In New York he was a devoted member of the Society of Literary Knowledge, a group composed largely of Centurions that met fourteen times a year and read papers about some new literary discovery or analyses of some literary work. Riggs wrote many such papers; all of them had a background of thorough research.
Lawrason Riggs was born in St. Louis in 1881. After graduating from St. Paul’s, he took his bachelor’s degree at Columbia in 1903. He was then a member of Phi Beta Kappa. He took his law degree from Columbia Law School three years later. He practiced law with the firm of Riggs, Ferris and Geer, which later became Riggs, Ferris, Trafford and Syz. His practice was largely in the estate and trust field.
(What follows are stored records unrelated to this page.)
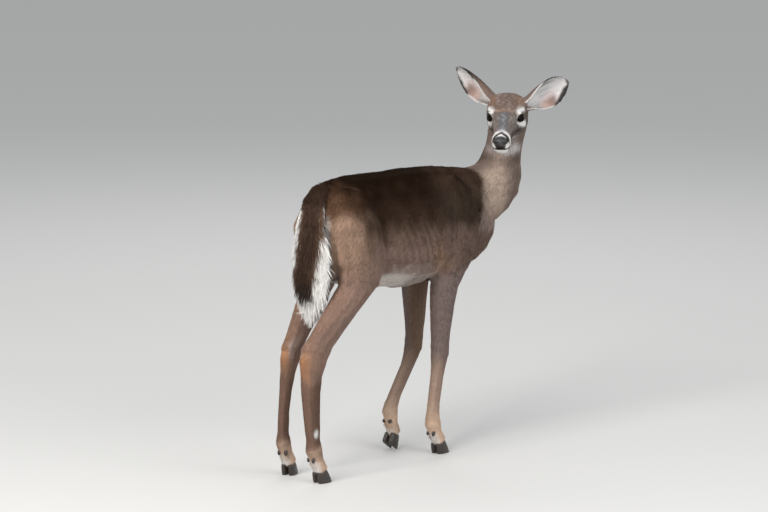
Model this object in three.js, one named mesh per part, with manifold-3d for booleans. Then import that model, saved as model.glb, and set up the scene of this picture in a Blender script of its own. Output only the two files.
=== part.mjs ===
// A white-tailed deer: a slender doe, life-size, standing still. Her body faces +X with +Y to her left,
// and her head is turned back over her right shoulder. The left forefoot is drawn back and rests on its
// toes; the other three stand flat. Millimetres, +Z up. The solids reach out to the tips of the coat. The
// finished group is shifted so that its origin is on the ground, under the middle of the animal's bounding
// box.
//
// Every body part is a tube of smooth rings (see tube). Whole limbs are made first, and then parted at
// their joints.
import * as THREE from 'three';
import { mergeVertices } from 'three/addons/utils/BufferGeometryUtils.js';
import Module from 'manifold-3d';

const wasm = await Module();
wasm.setup();
const { Manifold, Mesh: SolidMesh } = wasm;

// ---- Driving dimensions ----
const gap = 0.3; // between two parts that meet
const headTurn = -147.3; // degrees from the body's heading to the muzzle's, negative to her right
const headPitch = 16; // degrees that the muzzle points below level
const skullBack = new THREE.Vector3(469.5, -33.5, 1037); // where the head's own axis starts
const eyeRadius = 16;
const eyePlace = { along: 106, side: 41, lift: 16 }; // in the head's own frame
const earLength = 165;
const earThickness = 5;
const hoof = { length: 58, width: 21, height: 42, spread: 23.5 };
const dewclaw = { length: 22, radius: 7, spread: 23, below: 26, behind: 21 };

// Joints from the body down to the coronet, where the hoof starts.
const rightFore = [
  [160, -44, 856], [186, -76, 738], [104, -80, 577],
  [83, -71, 319], [52, -70, 100], [78, -70, 42],
];
const leftFore = [
  [168, 44, 856], [204, 76, 738], [150, 80, 577],
  [126, 71, 317], [14, 71, 126], [32, 73, 55],
];
const rightHind = [
  [-292, -46, 868], [-316, -76, 758], [-310, -86, 604],
  [-512, -70, 380], [-510, -71, 106], [-484, -71, 42],
];
const leftHind = [
  [-292, 46, 868], [-312, 76, 758], [-300, 86, 604],
  [-462, 64, 368], [-484, 74, 106], [-458, 76, 42],
];

const colours = {
  back: '#5d4a3c', flank: '#75604f', neck: '#8d7868', face: '#7d6a5c', ear: '#8a7566', tail: '#4a382d',
  leg: '#8b7058', foot: '#a08368', chin: '#d9d3ca', nose: '#26211f', eye: '#0f0b09', hoof: '#2a2521',
};

// ---- Solids ----
const radians = THREE.MathUtils.degToRad;

function solid(geometry) {
  const bare = new THREE.BufferGeometry();
  bare.setAttribute('position', geometry.getAttribute('position'));
  bare.setIndex(geometry.getIndex());
  const merged = mergeVertices(bare, 1e-3);
  return new Manifold(new SolidMesh({
    numProp: 3,
    vertProperties: merged.getAttribute('position').array,
    triVerts: new Uint32Array(merged.getIndex().array),
  }));
}

function geometryOf(shape) {
  const { vertProperties, triVerts } = shape.getMesh();
  const geometry = new THREE.BufferGeometry();
  geometry.setAttribute('position', new THREE.BufferAttribute(vertProperties, 3));
  geometry.setIndex(new THREE.BufferAttribute(triVerts, 1));
  geometry.computeVertexNormals();
  return geometry;
}

// The largest separate body of a cut, without the crumbs that a cut can leave.
function largest(shape) {
  return shape.decompose().reduce((a, b) => (a.volume() >= b.volume() ? a : b));
}

function without(shape, ...others) {
  return largest(others.reduce((rest, other) => rest.subtract(other), shape));
}

// Both sides of a plane, each half a gap short of it: what the normal points away from, and what it points
// to.
function parted(shape, point, normal) {
  const n = normal.clone().normalize();
  const offset = n.dot(point);
  const before = shape.trimByPlane(n.clone().negate().toArray(), gap / 2 - offset);
  const beyond = shape.trimByPlane(n.toArray(), offset + gap / 2);
  return [largest(before), largest(beyond)];
}

// ---- Tubes ----
// Rows of named values, smoothed so that perRow rings lie between each two rows.
function smoothed(names, rows, perRow) {
  const places = Float32Array.from(rows, (_, i) => i);
  const curve = new THREE.CubicInterpolant(places, Float32Array.from(rows.flat()), names.length);
  return Array.from({ length: (rows.length - 1) * perRow + 1 }, (_, i) => {
    const values = curve.evaluate(i / perRow);
    return Object.fromEntries(names.map((name, k) => [name, values[k]]));
  });
}

// A closed skin over rings of equally many points, each ring seen turning clockwise from the tube's far
// end. A flat end is filled with strips between points that face each other, which also suits a ring bent
// like a crescent.
function skinOver(rings) {
  const sides = rings[0].length;
  const last = (rings.length - 1) * sides;
  const index = [];
  for (let j = 0; j < sides; j++) {
    const k = (j + 1) % sides;
    for (let row = 0; row < last; row += sides) {
      index.push(row + j, row + sides + j, row + k, row + k, row + sides + j, row + sides + k);
    }
  }
  for (let a = 0; a < sides / 2 - 1; a++) {
    const [b, c, d] = [a + 1, sides - 2 - a, sides - 1 - a];
    index.push(a, b, c, a, c, d, last + a, last + c, last + b, last + a, last + d, last + c);
  }
  return new THREE.BufferGeometry().setFromPoints(rings.flat()).setIndex(index);
}

const bulge = (value, square) => Math.sign(value) * Math.abs(value) ** (1 - square);

// One ring round a centre. top and base are its reach to the crest side and away from it, wide its half
// width. lean narrows the crest side, and square, from 0 to 1, fills out its corners.
function ring(centre, along, { heading = 0, wide, top, base, lean = 0, square = 0 }, sides, grow) {
  const across = new THREE.Vector3(-Math.sin(radians(heading)), Math.cos(radians(heading)), 0);
  across.addScaledVector(along, -across.dot(along)).normalize();
  const crest = new THREE.Vector3().crossVectors(along, across);
  return Array.from({ length: sides }, (_, i) => {
    const angle = (2 * Math.PI * i) / sides;
    const rise = bulge(Math.cos(angle), square);
    const side = bulge(Math.sin(angle), square);
    const reach = (rise > 0 ? top : base) + grow;
    return centre.clone()
      .addScaledVector(across, (wide + grow) * side * (1 - lean * rise))
      .addScaledVector(crest, reach * rise);
  });
}

// A tube through stations that each hold x, y and z and the values of ring. The crest of a level tube is
// its upper side; that of one that runs down, such as a leg, is its front.
function tube(stations, sides, grow = 0) {
  const centres = stations.map(({ x, y, z }) => new THREE.Vector3(x, y, z));
  const rings = stations.map((station, i) => {
    const before = centres[Math.max(i - 1, 0)];
    const after = centres[Math.min(i + 1, centres.length - 1)];
    return ring(centres[i], after.clone().sub(before).normalize(), station, sides, grow);
  });
  return solid(skinOver(rings));
}

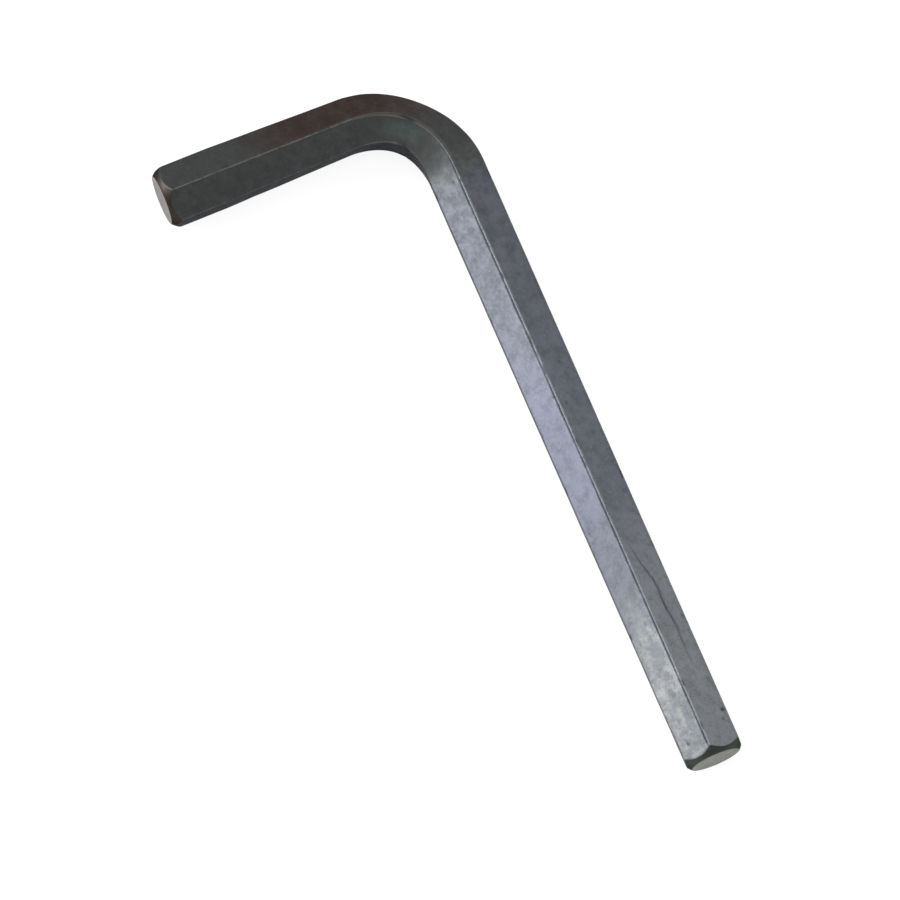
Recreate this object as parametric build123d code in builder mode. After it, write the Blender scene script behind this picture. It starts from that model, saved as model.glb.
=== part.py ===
from build123d import *
from math import cos, pi, radians, sin, sqrt, tan
import os

# A hex key: one bar of hexagonal steel, bent once to a right angle, with both tips chamfered.
# It lies flat on the lower corners of its arms. +Z is up, the long arm runs towards +X and the
# short arm towards -Y. The origin is at the centre of the bounding box's bottom face.

# ---- Driving dimensions, in millimetres and degrees ----
across_flats = 6.0          # working size, held along the long arm and the short tip
long_arm = 78.5             # overall, from the outside of the short arm to the far tip
short_arm = 32.0            # overall, from the outside of the long arm to the far tip
inside_radius = 6.0         # radius at the inner flat of the bend, for a bar of the full section
corner_radius = 0.2         # drawn corners of the bar
long_turn = 7.0             # the bar lies turned about its own axis, upper corner to the inside
short_turn = 4.0            # the same on the short arm
bend_untwist = 7.2          # by how much the turn drops back at the middle of the bend

neck_draw = 0.6             # across flats lost where the short arm enters the bend, drawn down
bend_thinning = 0.11        # share of the radial thickness lost at the middle of the bend
bend_corner_radius = 0.45   # corners at the middle of the bend, flattened against the die
bend_sections = 9           # sections that shape the bend

tip_length = 6.0            # parallel stretch behind the short tip, which enters the socket
tip_face_margin = 0.7       # across flats less the diameter of the flat left by the chamfer
chamfer_angle = 40.0        # the chamfer's cone, measured from the arm's axis

# ---- Sizes that follow from them ----
bend_radius = inside_radius + across_flats / 2
long_centre_run = long_arm - across_flats / 2
short_centre_run = short_arm - across_flats / 2
neck_across_flats = across_flats - neck_draw


def reach(angle_from_corner):
    """Distance from the bar's axis to its outermost point, seen at an angle from a corner."""
    rounding_centre = across_flats / sqrt(3) - corner_radius / cos(radians(30))
    return rounding_centre * cos(radians(angle_from_corner)) + corner_radius


long_side_reach = reach(30 - long_turn)
short_side_reach = reach(30 - short_turn)
axis_height = reach(min(long_turn, short_turn))
corner_x = (short_side_reach - long_centre_run) / 2
corner_y = (short_centre_run - long_side_reach) / 2


def across_bar(x, y, outward, along):
    """Plane across the bar: its x points out of the bend and its normal along the bar."""
    return Plane(origin=(x, y, axis_height), x_dir=outward, z_dir=along)


def short_plane(from_tip):
    """Plane across the short arm, at a distance from its tip."""
    return across_bar(corner_x, corner_y - short_centre_run + from_tip, (-1, 0, 0), (0, 1, 0))


def long_plane(from_tip):
    """Plane across the long arm, at a distance back from its tip."""
    return across_bar(corner_x + long_centre_run - from_tip, corner_y, (0, 1, 0), (1, 0, 0))


def bend_plane(share):
    """Plane across the bend, from 0 at the short arm to 1 at the long arm."""
    turn = share * pi / 2
    outward = (-cos(turn), sin(turn), 0)
    along = (sin(turn), cos(turn), 0)
    x = corner_x + bend_radius + bend_radius * outward[0]
    y = corner_y - bend_radius + bend_radius * outward[1]
    return across_bar(x, y, outward, along)


def bar_section(plane, flats, section_turn, thinning=0.0, rounding=corner_radius):
    """Hexagon turned from corner up, its corners rounded, and thinned along the plane's x."""
    corners = []
    for step in range(6):
        angle = radians(90 + 60 * step + section_turn)
        radius = flats / sqrt(3)
        corners.append((radius * cos(angle) * (1 - thinning), radius * sin(angle)))
    with BuildSketch(plane) as section:
        Polygon(*corners, align=None)
        fillet(section.vertices(), radius=rounding)
    return section.sketch


def bend_section(share):
    """Section of the bend, growing to full size, thinnest and roundest at mid-turn."""
    flats = neck_across_flats + (across_flats - neck_across_flats) * share
    strain = sin(pi * share) ** 2
    section_turn = short_turn + (long_turn - short_turn) * share - bend_untwist * strain
    rounding = corner_radius + (bend_corner_radius - corner_radius) * strain
    return bar_section(bend_plane(share), flats, section_turn, bend_thinning * strain, rounding)


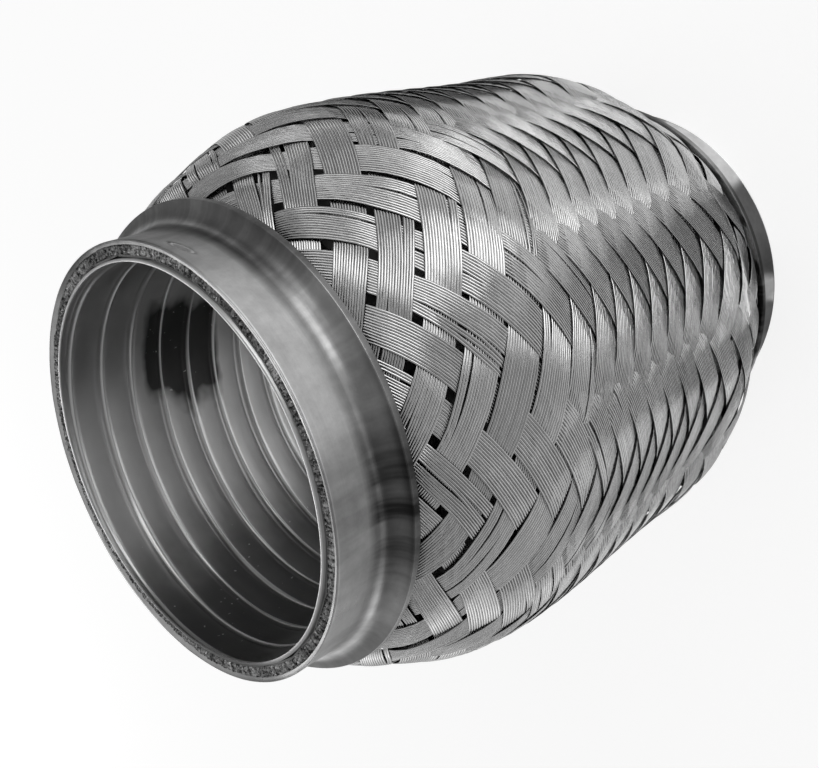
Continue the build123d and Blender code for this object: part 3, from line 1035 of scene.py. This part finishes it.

His early eye trouble was compensated for by a detailed, almost photographic memory. Members of the Society of Literary Knowledge say that he could remember every paper that had been read there with the single exception of one of his own.
He was a member of the New York City Bar Association for fifty-five years. He was trustee and secretary of the Society for the Relief of the Destitute Blind in New York and a director of the Near East College Association.
His many friends remember that his distinguishing virtues were patience, persistence, and optimism. These qualities were with him throughout the phases of his optical affliction and many other troubles that would have defeated men less endowed with faith and peace of mind.
He was with us in The Century for more than forty years—over half his life.